*** DATA SEGMENT
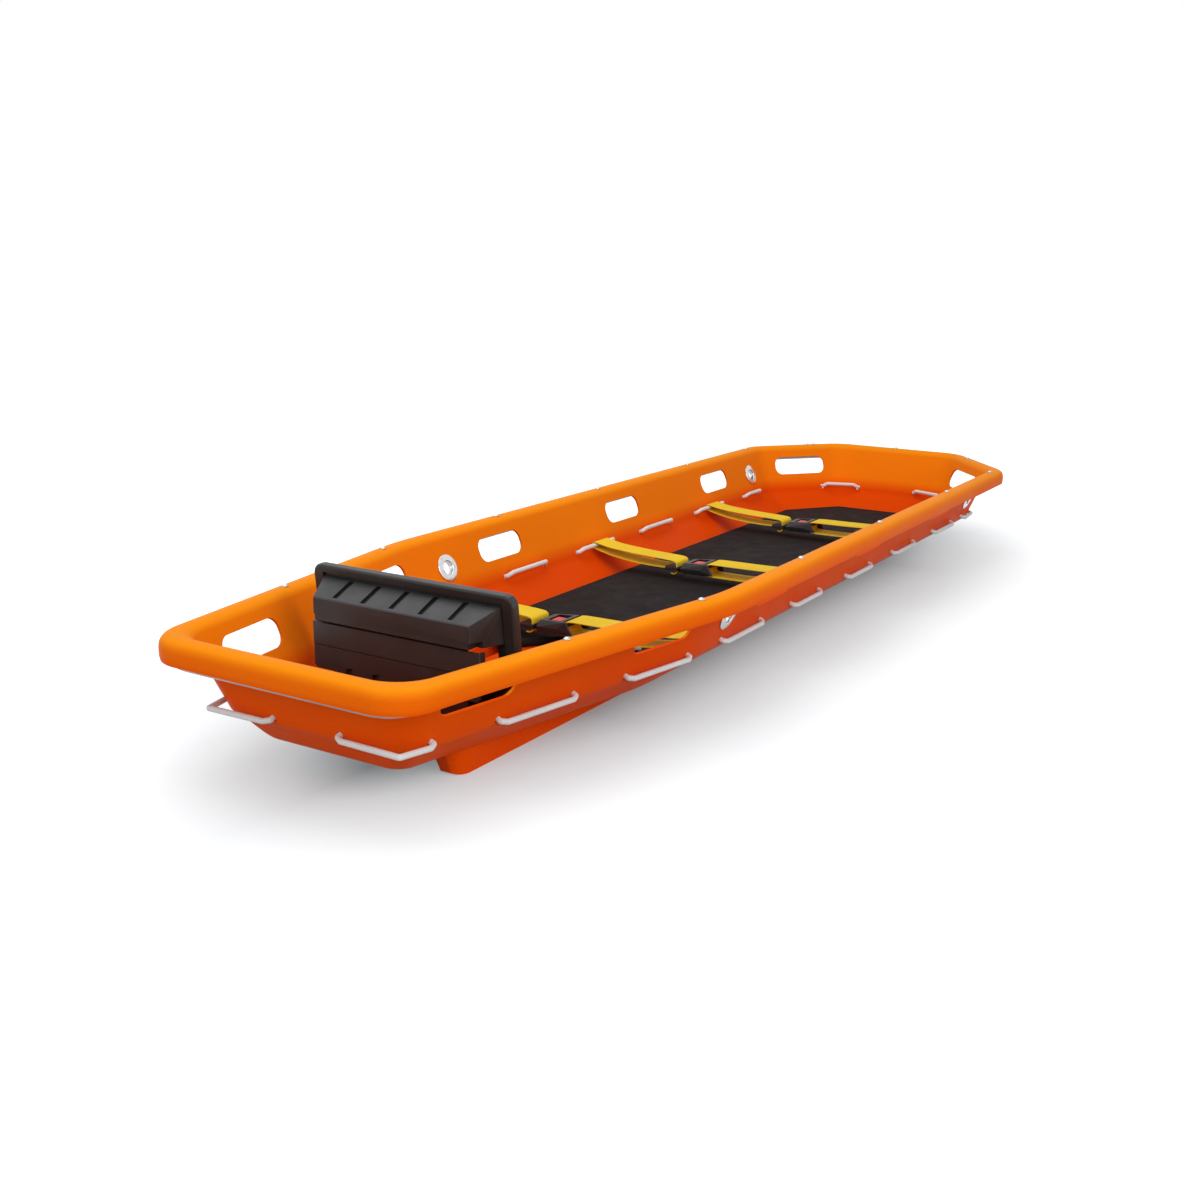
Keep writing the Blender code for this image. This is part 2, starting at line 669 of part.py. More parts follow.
def buckle_body(name, x):
    """Faceted housing: open between its cheeks at the near end, with a bar that the webbing goes round,
    a mouth for the tongue at the far end and a stepped well for the button."""
    corners = []
    for side in (1, -1):
        corners += [(x + side * 0.0275, -0.0235, 0.0738), (x + side * 0.0272, -0.0110, BUCKLE_NEAR_TOP_Z),
                    (x + side * 0.0205, 0.0405, BUCKLE_FAR_TOP_Z), (x + side * 0.0290, 0.0050, 0.0810),
                    (x + side * 0.0265, 0.0455, 0.0790), (x + side * 0.0245, 0.0440, 0.0700),
                    (x + side * 0.0255, 0.0000, 0.0710)]
    bm = bmesh.new()
    for corner in corners:
        bm.verts.new(corner)
    bmesh.ops.convex_hull(bm, input=bm.verts)
    bmesh.ops.dissolve_limit(bm, angle_limit=math.radians(1), verts=bm.verts, edges=bm.edges)
    body = add_object(name, mesh_from(bm, name), black_plastic(), smooth_angle=20)
    edge = body.modifiers.new("edge", "BEVEL")
    edge.width = 0.0009
    edge.segments = 1
    bx, by, button_z = BUTTON_OFFSET
    half_x, half_y = BUTTON_HALF_SIZE
    cuts = bmesh.new()
    add_box(cuts, (x - BUCKLE_CHEEK_X, -0.0300, 0.0600), (x + BUCKLE_CHEEK_X, -0.0045, 0.1000))
    add_box(cuts, (x - 0.0192, 0.0150, 0.0735), (x + 0.0192, 0.0600, 0.0783))
    add_box(cuts, (x - 0.0185, 0.0030, 0.0872), (x + 0.0185, 0.0290, 0.1000))
    boolean(body, add_cutter(name + "_cuts", cuts))
    well = bmesh.new()
    add_box(well, (x + bx - half_x - GAP, by - half_y - GAP, 0.0798),
            (x + bx + half_x + GAP, by + half_y + GAP, 0.0900))
    boolean(body, add_cutter(name + "_well", well))
    bar = bmesh.new()
    add_box(bar, (x - 0.0262, -0.0135, 0.0862), (x + 0.0262, -0.0100, 0.0897))
    boolean(body, add_cutter(name + "_bar", bar), "UNION")
    return body


def press_button(name, x):
    look = material("red_plastic", (0.70, 0.02, 0.02), 0.35)
    bx, by, bz = BUTTON_OFFSET
    half_x, half_y = BUTTON_HALF_SIZE
    bm = bmesh.new()
    add_box(bm, (-half_x, -half_y, -0.0032), (half_x, half_y, 0.0038))
    made = add_object(name, mesh_from(bm, name), look, Matrix.Translation((x + bx, by, bz)))
    edge = made.modifiers.new("edge", "BEVEL")
    edge.width = 0.0010
    edge.segments = 2
    return made


def tongue(name, x):
    """Blade that latches in the buckle, with a frame that the webbing runs through."""
    origin = Vector((x, 0, 0)) + Vector(TONGUE_OFFSET)
    bm = bmesh.new()
    add_box(bm, (-0.0265, 0.0010, -0.0042), (0.0265, 0.0280, 0.0042))
    made = add_object(name, mesh_from(bm, name), black_plastic(), Matrix.Translation(origin))
    edge = made.modifiers.new("edge", "BEVEL")
    edge.width = 0.0016
    edge.segments = 2
    blade = bmesh.new()
    add_box(blade, (x - 0.0180, 0.0200, 0.0740), (x + 0.0180, 0.0540, 0.0778))
    boolean(made, add_cutter(name + "_blade", blade), "UNION")
    slot = bmesh.new()
    add_box(slot, (x - 0.0246, 0.0530, 0.0690), (x + 0.0246, 0.0572, 0.0840))
    boolean(made, add_cutter(name + "_slot", slot))
    return made


def make_belts():
    for index, x in enumerate(BELT_X):
        label = "belt_%d_" % (index + 1)
        far_webbing(label + "left_webbing", x)
        near_webbing(label + "right_webbing", x)
        buckle_body(label + "buckle", x)
        press_button(label + "button", x)
        tongue(label + "tongue", x)


def board_place():
    """The board's frame: X across its thickness towards the head, Z up its face, at its upper edge."""
    return (Matrix.Translation((BOARD_TOP_X, 0, BOARD_TOP_Z))
            @ Matrix.Rotation(-BOARD_LEAN, 4, "Y"))


def make_footrest_board():
    """Upright plate with cut lower corners, a rounded border and a sunk middle on the foot side."""
    height = (BOARD_TOP_Z - BOARD_FOOT_Z) / math.cos(BOARD_LEAN)
    low_half, cut = 0.118, 0.055
    top_radius = 0.014
    half = [(low_half, -height), (BOARD_HALF_WIDTH, -height + cut)]
    for k in range(4):
        angle = math.radians(90 * k / 3)
        half.append((BOARD_HALF_WIDTH - top_radius + top_radius * math.cos(angle),
                     -top_radius + top_radius * math.sin(angle)))
    outline = half + [(-y, z) for y, z in reversed(half)]
    upright = Matrix(((0, 0, 1, 0), (1, 0, 0, 0), (0, 1, 0, 0), (0, 0, 0, 1)))
    bm = bmesh.new()
    add_prism(bm, outline, upright, 0.0, BOARD_THICKNESS)
    board = add_object("footrest_board", mesh_from(bm, "footrest_board"), black_plastic(), board_place())
    edge = board.modifiers.new("edge", "BEVEL")
    edge.width = 0.0035
    edge.segments = 3
    edge.limit_method = "ANGLE"
    edge.angle_limit = math.radians(50)
    sunk = bmesh.new()
    border, top_border = 0.018, 0.010
    half = [(low_half - 0.02, -height + 0.012), (BOARD_HALF_WIDTH - border, -height + cut + 0.006),
            (BOARD_HALF_WIDTH - border, -top_border)]
    outline = half + [(-y, z) for y, z in reversed(half)]
    add_prism(sunk, outline, board_place() @ upright, -0.010, 0.004)
    bmesh.ops.recalc_face_normals(sunk, faces=sunk.faces)
    boolean(board, add_cutter("board_recess", sunk))
    window = bmesh.new()
    add_box(window, (-0.850, -0.138, 0.125), (-0.740, 0.138, 0.1715))
    boolean(board, add_cutter("board_window", window))
    return board


def make_footrest_housing():
    """Moulded cover on the board: a bevelled top with grooves, an upright face and slanted ends."""
    def section(low_x, high_x, half_width, low, high):
        return [(low_x, -half_width, low), (low_x, half_width, low),
                (high_x, half_width, high), (high_x, -half_width, high)]
    bm = bmesh.new()
    rows = loft(bm, [section(-0.8585, -0.8585, 0.1320, 0.1718, 0.2015),
                     section(-0.8572, -0.8567, 0.1328, 0.1705, 0.2032),
                     section(-0.8075, -0.8122, 0.1515, 0.1705, 0.2225)])
    bm.faces.new(rows[0])
    bm.faces.new(rows[-1])
    mesh = mesh_from(bm, "footrest_housing")
    housing = add_object("footrest_housing", mesh, black_plastic(), smooth_angle=25)
    grooves = bmesh.new()
    start, end = Vector((-0.8530, 0, 0.2045)), Vector((-0.8165, 0, 0.2195))
    for k in range(HOUSING_RIBS):
        y = (k - (HOUSING_RIBS - 1) / 2) * HOUSING_RIB_PITCH
        along = (end - start).normalized()
        up = Vector((0, 1, 0)).cross(along) * -1
        place = Matrix((along, Vector((0, 1, 0)), along.cross(Vector((0, 1, 0))))).transposed().to_4x4()
        place = Matrix.Translation(start + Vector((0, y, 0))) @ place
        length = (end - start).length
        outline = [(0, -0.0045), (length, -0.0045), (length, 0.0045), (0, 0.0045)]
        add_prism(grooves, outline, place, -0.0035, 0.012)
    bmesh.ops.recalc_face_normals(grooves, faces=grooves.faces)
    boolean(housing, add_cutter("housing_grooves", grooves))
    hollow = bmesh.new()
    add_box(hollow, (-0.8520, -0.1270, 0.1600), (-0.8150, 0.1270, 0.1900))
    boolean(housing, add_cutter("housing_hollow", hollow))
    notches = bmesh.new()
    for side in (1, -1):
        near, far = sorted((side * 0.1300, side * 0.1600))
        add_box(notches, (-0.8700, near, 0.1600), (-0.8390, far, 0.1795))
    boolean(housing, add_cutter("housing_notches", notches))
    return housing


def make_footrest_base():
    """Floor plate and riser in one, with gussets behind the riser."""
    bm = bmesh.new()
    add_box(bm, (-0.8600, -0.0720, FLOOR_Z + GAP), (-0.7740, 0.0720, 0.0475))
    base = add_object("footrest_base", mesh_from(bm, "footrest_base"), black_plastic(), smooth_angle=25)
    riser = bmesh.new()
    add_box(riser, (-0.8415, -0.1150, 0.0560), (-0.8375, 0.1150, 0.1700))
    boolean(base, add_cutter("base_riser", riser), "UNION")
    webs = bmesh.new()
    upright = Matrix(((1, 0, 0, 0), (0, 0, 1, 0), (0, 1, 0, 0), (0, 0, 0, 1)))
    for y in (-0.066, 0.0, 0.066):
        outline = [(-0.8395, FLOOR_Z + 0.002), (-0.7940, FLOOR_Z + 0.002), (-0.7990, 0.0620),
                   (-0.8120, 0.1650), (-0.8395, 0.1690)]
        add_prism(webs, outline, Matrix.Translation((0, y, 0)) @ upright, -0.002, 0.002)
    bmesh.ops.recalc_face_normals(webs, faces=webs.faces)
    boolean(base, add_cutter("base_gussets", webs), "UNION")
    return base


def make_footrest_panels():
    """Lower panel with hook slots along its edge, and the latch plate that pulls out over it."""
    upright = Matrix(((0, 0, 1, 0), (1, 0, 0, 0), (0, 1, 0, 0), (0, 0, 0, 1)))
    half = [(0.1415, 0.1328), (0.1415, 0.1040), (0.1375, 0.1000), (0.0960, 0.0990)]
    for y in (0.0860, 0.0390, -0.0080):
        half += [(y, 0.0985), (y - 0.0010, 0.1060), (y - 0.0120, 0.1080), (y - 0.0130, 0.0985)]
    outline = half + [(-0.0300, 0.0985), (-0.1375, 0.1000), (-0.1415, 0.1040), (-0.1415, 0.1328)]
    bm = bmesh.new()
    add_prism(bm, outline, Matrix.Translation((-0.8495, 0, 0)) @ upright, 0.0, 0.0045)
    mesh = mesh_from(bm, "footrest_lower_panel")
    add_object("footrest_lower_panel", mesh, black_plastic(), smooth_angle=25)
    plate = bmesh.new()
    add_box(plate, (-0.0020, -0.1425, -0.0163), (0.0018, 0.1425, 0.0163))
    made = add_object("footrest_latch_plate", mesh_from(plate, "footrest_latch_plate"), black_plastic(),
                      Matrix.Translation((LATCH_PLATE_X, 0, 0.1497)), smooth_angle=25)
    edge = made.modifiers.new("edge", "BEVEL")
    edge.width = 0.0008
    edge.segments = 1
    ends = bmesh.new()
    for side in (1, -1):
        y = side * 0.1406
        add_box(ends, (LATCH_PLATE_X - 0.0012, y - 0.0019, 0.1340),
                (LATCH_PLATE_X + 0.0100, y + 0.0019, 0.1655))
    boolean(made, add_cutter("latch_plate_ends", ends), "UNION")


def main():
    clear_scene()
    rivet_drill()
    make_shell()
    make_rim_tube()
    make_rope()
    make_eyelets()
    make_rivets()
    make_mattress()
    make_belts()
    make_footrest_board()
    make_footrest_housing()
    make_footrest_base()
    make_footrest_panels()


main()
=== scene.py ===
"""Looks of a basket stretcher: finishes, woven belts, lacing rope, foam mat and the photograph's camera.

Metres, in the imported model's frame: +X from the foot end to the head end, +Y to the patient's left, +Z up.
"""

import math

import bmesh
import bpy
from mathutils import Matrix, Vector


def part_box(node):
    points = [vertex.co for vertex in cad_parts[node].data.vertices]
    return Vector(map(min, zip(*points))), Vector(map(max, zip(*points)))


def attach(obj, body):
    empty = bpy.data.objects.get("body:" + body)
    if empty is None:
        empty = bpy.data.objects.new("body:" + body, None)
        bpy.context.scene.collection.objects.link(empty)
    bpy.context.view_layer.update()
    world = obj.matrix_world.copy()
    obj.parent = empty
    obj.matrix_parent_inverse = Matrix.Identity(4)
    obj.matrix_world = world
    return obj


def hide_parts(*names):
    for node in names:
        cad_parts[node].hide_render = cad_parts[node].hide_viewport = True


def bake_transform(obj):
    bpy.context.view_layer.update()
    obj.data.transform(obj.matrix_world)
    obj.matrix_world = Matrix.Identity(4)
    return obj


# Camera, solved from the photograph's own edges. Size and focal length are in pixels, angles in degrees.
PHOTO_SIZE = 1184
PHOTO_FOCAL = 1362.6
CAMERA_PLACE = (-2.18166, -1.13564, 0.67176)
CAMERA_PITCH, CAMERA_YAW, CAMERA_ROLL = 14.322, 31.824, 0.66
SENSOR_WIDTH = 36.0
CAMERA_RANGE = 50

# Rim crest, seen from above, as in the solids.
CREST_END_X = 1.066
CREST_SIDE_Y = 0.300
TAPER_START_X = -0.475
FOOT_CORNER_Y = 0.195
HEAD_SIDE_CORNER_X = 0.886
HEAD_END_CORNER_Y = 0.150
HEAD_SIDE_CORNER = 3
CORNER_RADII = (0.060, 0.50, 0.060, 0.070)
CORNER_STEPS = (24, 8, 12, 12)
STRAIGHT_STEPS = (0, 12, 24, 6, 0)
SMALLEST_RADIUS = 0.025
RADIUS_LOSS = 0.40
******
:: GOAL OF THE EXERCISE ::
Repeat these lines exactly and nothing more: the one containing "make_shell()", the one containing "if empty is", and all the lines between.

:: PROBLEM SOLUTION ::
    make_shell()
    make_rim_tube()
    make_rope()
    make_eyelets()
    make_rivets()
    make_mattress()
    make_belts()
    make_footrest_board()
    make_footrest_housing()
    make_footrest_base()
    make_footrest_panels()


main()
=== scene.py ===
"""Looks of a basket stretcher: finishes, woven belts, lacing rope, foam mat and the photograph's camera.

Metres, in the imported model's frame: +X from the foot end to the head end, +Y to the patient's left, +Z up.
"""

import math

import bmesh
import bpy
from mathutils import Matrix, Vector


def part_box(node):
    points = [vertex.co for vertex in cad_parts[node].data.vertices]
    return Vector(map(min, zip(*points))), Vector(map(max, zip(*points)))


def attach(obj, body):
    empty = bpy.data.objects.get("body:" + body)
    if empty is None:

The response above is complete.